Task — Repeat each line exactly, leaving nothing out.

>> begin Data segment

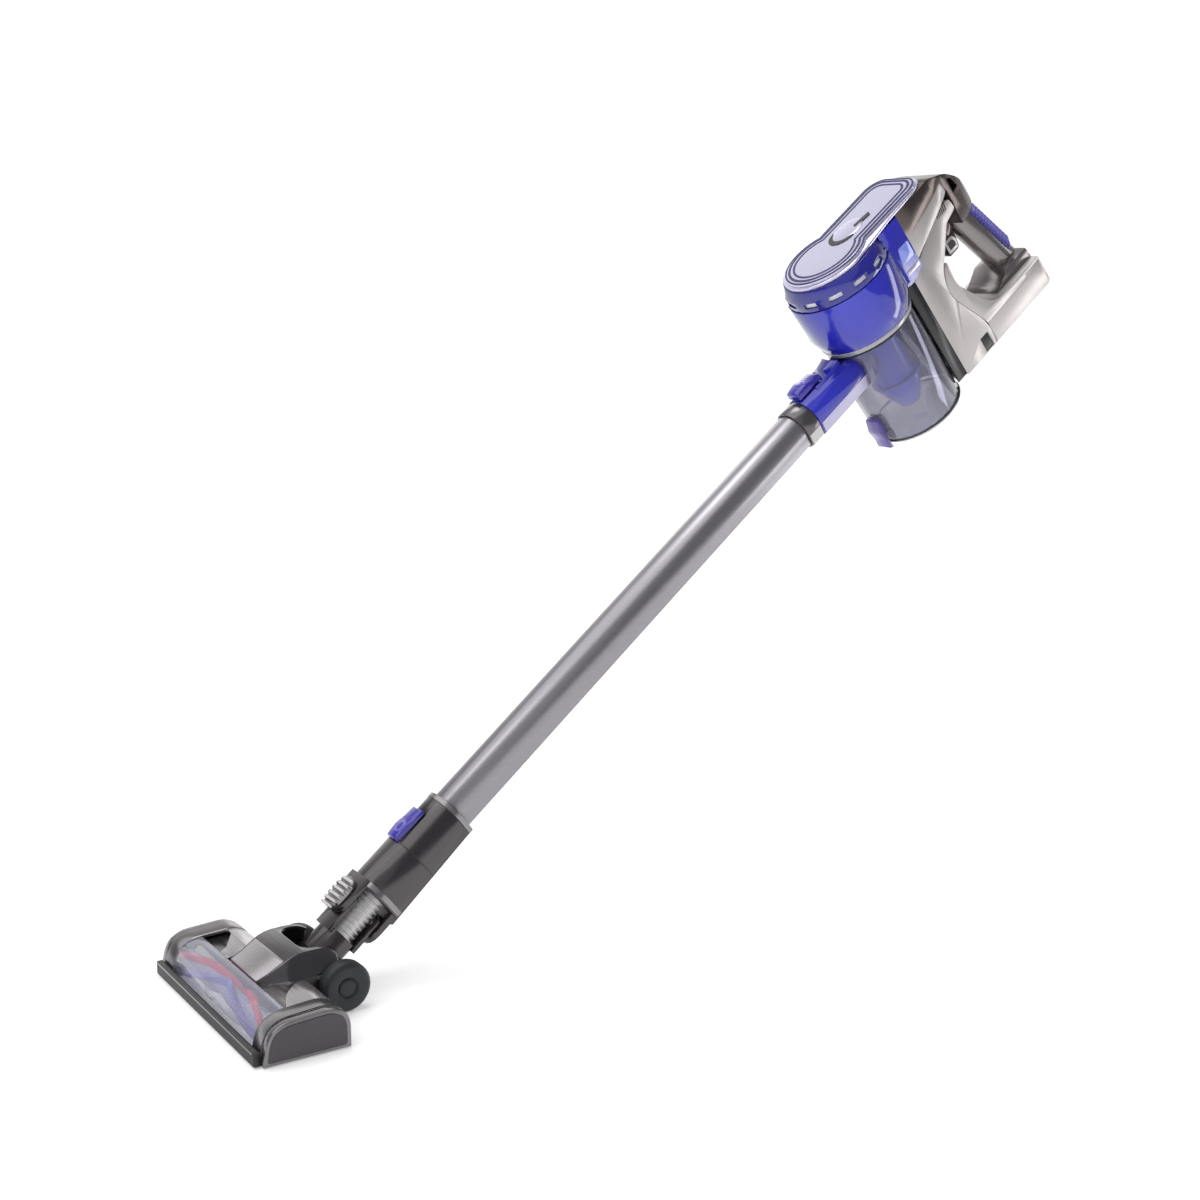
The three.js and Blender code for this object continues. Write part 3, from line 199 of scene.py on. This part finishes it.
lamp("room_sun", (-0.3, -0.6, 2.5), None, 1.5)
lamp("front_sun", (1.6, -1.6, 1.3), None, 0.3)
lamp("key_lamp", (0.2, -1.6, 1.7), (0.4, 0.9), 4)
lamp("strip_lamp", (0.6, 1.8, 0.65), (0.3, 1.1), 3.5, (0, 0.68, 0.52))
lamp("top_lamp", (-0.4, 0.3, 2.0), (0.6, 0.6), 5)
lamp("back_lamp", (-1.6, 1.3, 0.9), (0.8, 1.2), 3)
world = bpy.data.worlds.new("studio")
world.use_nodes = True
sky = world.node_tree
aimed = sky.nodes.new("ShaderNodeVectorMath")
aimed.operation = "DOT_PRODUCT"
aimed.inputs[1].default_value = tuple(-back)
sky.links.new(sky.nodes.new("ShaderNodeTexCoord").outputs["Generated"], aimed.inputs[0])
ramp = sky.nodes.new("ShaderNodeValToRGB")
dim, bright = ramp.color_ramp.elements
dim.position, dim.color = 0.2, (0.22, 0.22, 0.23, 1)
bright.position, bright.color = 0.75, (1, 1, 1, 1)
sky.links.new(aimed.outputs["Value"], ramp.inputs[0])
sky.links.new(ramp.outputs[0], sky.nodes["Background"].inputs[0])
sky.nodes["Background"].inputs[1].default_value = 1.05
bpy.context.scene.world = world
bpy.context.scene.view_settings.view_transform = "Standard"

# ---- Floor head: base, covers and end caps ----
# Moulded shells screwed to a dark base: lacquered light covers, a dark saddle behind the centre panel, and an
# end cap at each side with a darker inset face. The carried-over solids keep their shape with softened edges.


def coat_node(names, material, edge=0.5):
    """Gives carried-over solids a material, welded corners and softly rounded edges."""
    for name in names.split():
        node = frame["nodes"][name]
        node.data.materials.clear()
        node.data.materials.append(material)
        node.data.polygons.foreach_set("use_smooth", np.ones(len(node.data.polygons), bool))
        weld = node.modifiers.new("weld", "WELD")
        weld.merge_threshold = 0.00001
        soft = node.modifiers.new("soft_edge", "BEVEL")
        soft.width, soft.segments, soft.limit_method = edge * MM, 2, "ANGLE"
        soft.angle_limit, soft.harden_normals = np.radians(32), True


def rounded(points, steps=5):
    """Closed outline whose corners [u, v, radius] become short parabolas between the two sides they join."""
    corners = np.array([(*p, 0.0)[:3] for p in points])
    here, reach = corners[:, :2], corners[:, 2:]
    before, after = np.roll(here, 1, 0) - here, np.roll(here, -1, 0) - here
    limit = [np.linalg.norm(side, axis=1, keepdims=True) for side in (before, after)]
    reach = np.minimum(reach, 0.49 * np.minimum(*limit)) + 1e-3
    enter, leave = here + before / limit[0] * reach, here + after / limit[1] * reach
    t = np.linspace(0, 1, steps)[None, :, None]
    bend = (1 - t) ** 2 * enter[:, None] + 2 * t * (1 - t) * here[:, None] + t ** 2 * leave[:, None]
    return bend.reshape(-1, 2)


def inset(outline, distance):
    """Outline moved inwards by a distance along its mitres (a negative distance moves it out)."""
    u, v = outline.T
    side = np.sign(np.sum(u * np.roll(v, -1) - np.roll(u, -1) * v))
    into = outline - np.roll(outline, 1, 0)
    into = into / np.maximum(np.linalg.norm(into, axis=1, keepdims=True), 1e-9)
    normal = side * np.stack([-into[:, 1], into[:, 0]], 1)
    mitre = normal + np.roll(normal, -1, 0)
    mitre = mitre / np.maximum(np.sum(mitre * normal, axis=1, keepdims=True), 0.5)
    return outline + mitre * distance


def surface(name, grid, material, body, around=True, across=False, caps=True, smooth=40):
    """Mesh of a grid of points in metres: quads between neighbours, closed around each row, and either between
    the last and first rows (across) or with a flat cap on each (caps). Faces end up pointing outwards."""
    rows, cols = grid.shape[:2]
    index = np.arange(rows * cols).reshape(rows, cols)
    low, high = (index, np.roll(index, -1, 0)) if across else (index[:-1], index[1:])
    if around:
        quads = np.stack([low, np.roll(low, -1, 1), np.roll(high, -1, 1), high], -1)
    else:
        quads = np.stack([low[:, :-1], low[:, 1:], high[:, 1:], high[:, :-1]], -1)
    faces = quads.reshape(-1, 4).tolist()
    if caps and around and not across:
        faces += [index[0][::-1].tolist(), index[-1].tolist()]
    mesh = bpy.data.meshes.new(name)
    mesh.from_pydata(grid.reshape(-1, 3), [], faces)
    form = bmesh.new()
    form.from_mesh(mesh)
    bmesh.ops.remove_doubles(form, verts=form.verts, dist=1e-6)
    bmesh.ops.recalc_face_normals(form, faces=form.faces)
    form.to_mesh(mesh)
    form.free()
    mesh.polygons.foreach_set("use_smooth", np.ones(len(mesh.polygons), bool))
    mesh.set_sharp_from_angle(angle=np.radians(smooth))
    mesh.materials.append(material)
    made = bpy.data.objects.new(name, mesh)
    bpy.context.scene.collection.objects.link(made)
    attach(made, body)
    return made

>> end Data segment

Written response —
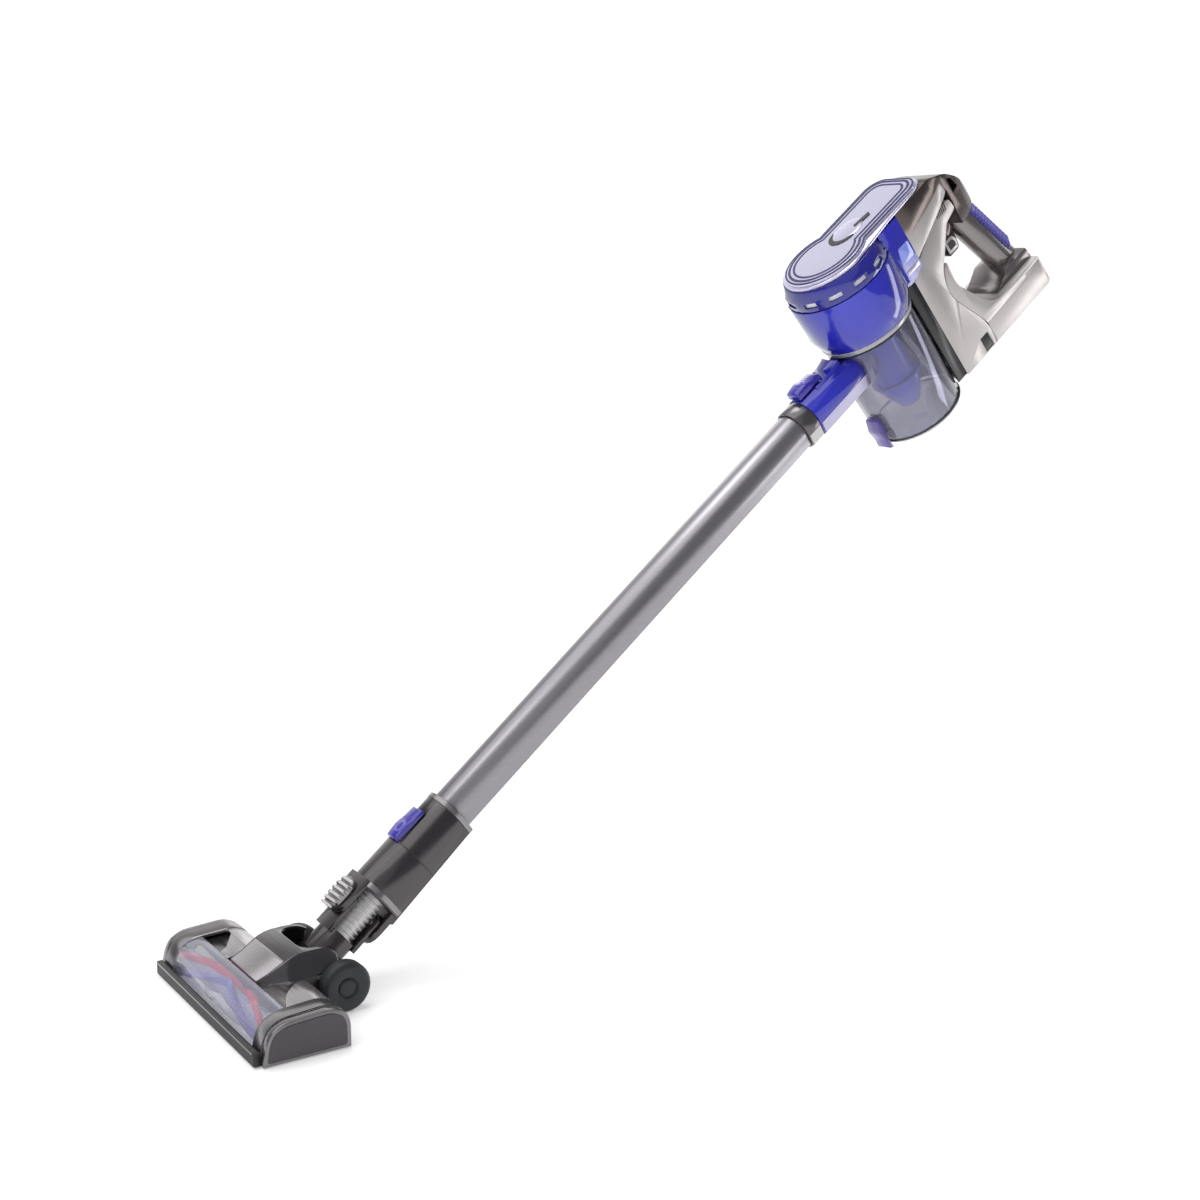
The three.js and Blender code for this object continues. Write part 3, from line 199 of scene.py on. This part finishes it.
lamp("room_sun", (-0.3, -0.6, 2.5), None, 1.5)
lamp("front_sun", (1.6, -1.6, 1.3), None, 0.3)
lamp("key_lamp", (0.2, -1.6, 1.7), (0.4, 0.9), 4)
lamp("strip_lamp", (0.6, 1.8, 0.65), (0.3, 1.1), 3.5, (0, 0.68, 0.52))
lamp("top_lamp", (-0.4, 0.3, 2.0), (0.6, 0.6), 5)
lamp("back_lamp", (-1.6, 1.3, 0.9), (0.8, 1.2), 3)
world = bpy.data.worlds.new("studio")
world.use_nodes = True
sky = world.node_tree
aimed = sky.nodes.new("ShaderNodeVectorMath")
aimed.operation = "DOT_PRODUCT"
aimed.inputs[1].default_value = tuple(-back)
sky.links.new(sky.nodes.new("ShaderNodeTexCoord").outputs["Generated"], aimed.inputs[0])
ramp = sky.nodes.new("ShaderNodeValToRGB")
dim, bright = ramp.color_ramp.elements
dim.position, dim.color = 0.2, (0.22, 0.22, 0.23, 1)
bright.position, bright.color = 0.75, (1, 1, 1, 1)
sky.links.new(aimed.outputs["Value"], ramp.inputs[0])
sky.links.new(ramp.outputs[0], sky.nodes["Background"].inputs[0])
sky.nodes["Background"].inputs[1].default_value = 1.05
bpy.context.scene.world = world
bpy.context.scene.view_settings.view_transform = "Standard"

# ---- Floor head: base, covers and end caps ----
# Moulded shells screwed to a dark base: lacquered light covers, a dark saddle behind the centre panel, and an
# end cap at each side with a darker inset face. The carried-over solids keep their shape with softened edges.


def coat_node(names, material, edge=0.5):
    """Gives carried-over solids a material, welded corners and softly rounded edges."""
    for name in names.split():
        node = frame["nodes"][name]
        node.data.materials.clear()
        node.data.materials.append(material)
        node.data.polygons.foreach_set("use_smooth", np.ones(len(node.data.polygons), bool))
        weld = node.modifiers.new("weld", "WELD")
        weld.merge_threshold = 0.00001
        soft = node.modifiers.new("soft_edge", "BEVEL")
        soft.width, soft.segments, soft.limit_method = edge * MM, 2, "ANGLE"
        soft.angle_limit, soft.harden_normals = np.radians(32), True


def rounded(points, steps=5):
    """Closed outline whose corners [u, v, radius] become short parabolas between the two sides they join."""
    corners = np.array([(*p, 0.0)[:3] for p in points])
    here, reach = corners[:, :2], corners[:, 2:]
    before, after = np.roll(here, 1, 0) - here, np.roll(here, -1, 0) - here
    limit = [np.linalg.norm(side, axis=1, keepdims=True) for side in (before, after)]
    reach = np.minimum(reach, 0.49 * np.minimum(*limit)) + 1e-3
    enter, leave = here + before / limit[0] * reach, here + after / limit[1] * reach
    t = np.linspace(0, 1, steps)[None, :, None]
    bend = (1 - t) ** 2 * enter[:, None] + 2 * t * (1 - t) * here[:, None] + t ** 2 * leave[:, None]
    return bend.reshape(-1, 2)


def inset(outline, distance):
    """Outline moved inwards by a distance along its mitres (a negative distance moves it out)."""
    u, v = outline.T
    side = np.sign(np.sum(u * np.roll(v, -1) - np.roll(u, -1) * v))
    into = outline - np.roll(outline, 1, 0)
    into = into / np.maximum(np.linalg.norm(into, axis=1, keepdims=True), 1e-9)
    normal = side * np.stack([-into[:, 1], into[:, 0]], 1)
    mitre = normal + np.roll(normal, -1, 0)
    mitre = mitre / np.maximum(np.sum(mitre * normal, axis=1, keepdims=True), 0.5)
    return outline + mitre * distance


def surface(name, grid, material, body, around=True, across=False, caps=True, smooth=40):
    """Mesh of a grid of points in metres: quads between neighbours, closed around each row, and either between
    the last and first rows (across) or with a flat cap on each (caps). Faces end up pointing outwards."""
    rows, cols = grid.shape[:2]
    index = np.arange(rows * cols).reshape(rows, cols)
    low, high = (index, np.roll(index, -1, 0)) if across else (index[:-1], index[1:])
    if around:
        quads = np.stack([low, np.roll(low, -1, 1), np.roll(high, -1, 1), high], -1)
    else:
        quads = np.stack([low[:, :-1], low[:, 1:], high[:, 1:], high[:, :-1]], -1)
    faces = quads.reshape(-1, 4).tolist()
    if caps and around and not across:
        faces += [index[0][::-1].tolist(), index[-1].tolist()]
    mesh = bpy.data.meshes.new(name)
    mesh.from_pydata(grid.reshape(-1, 3), [], faces)
    form = bmesh.new()
    form.from_mesh(mesh)
    bmesh.ops.remove_doubles(form, verts=form.verts, dist=1e-6)
    bmesh.ops.recalc_face_normals(form, faces=form.faces)
    form.to_mesh(mesh)
    form.free()
    mesh.polygons.foreach_set("use_smooth", np.ones(len(mesh.polygons), bool))
    mesh.set_sharp_from_angle(angle=np.radians(smooth))
    mesh.materials.append(material)
    made = bpy.data.objects.new(name, mesh)
    bpy.context.scene.collection.objects.link(made)
    attach(made, body)
    return made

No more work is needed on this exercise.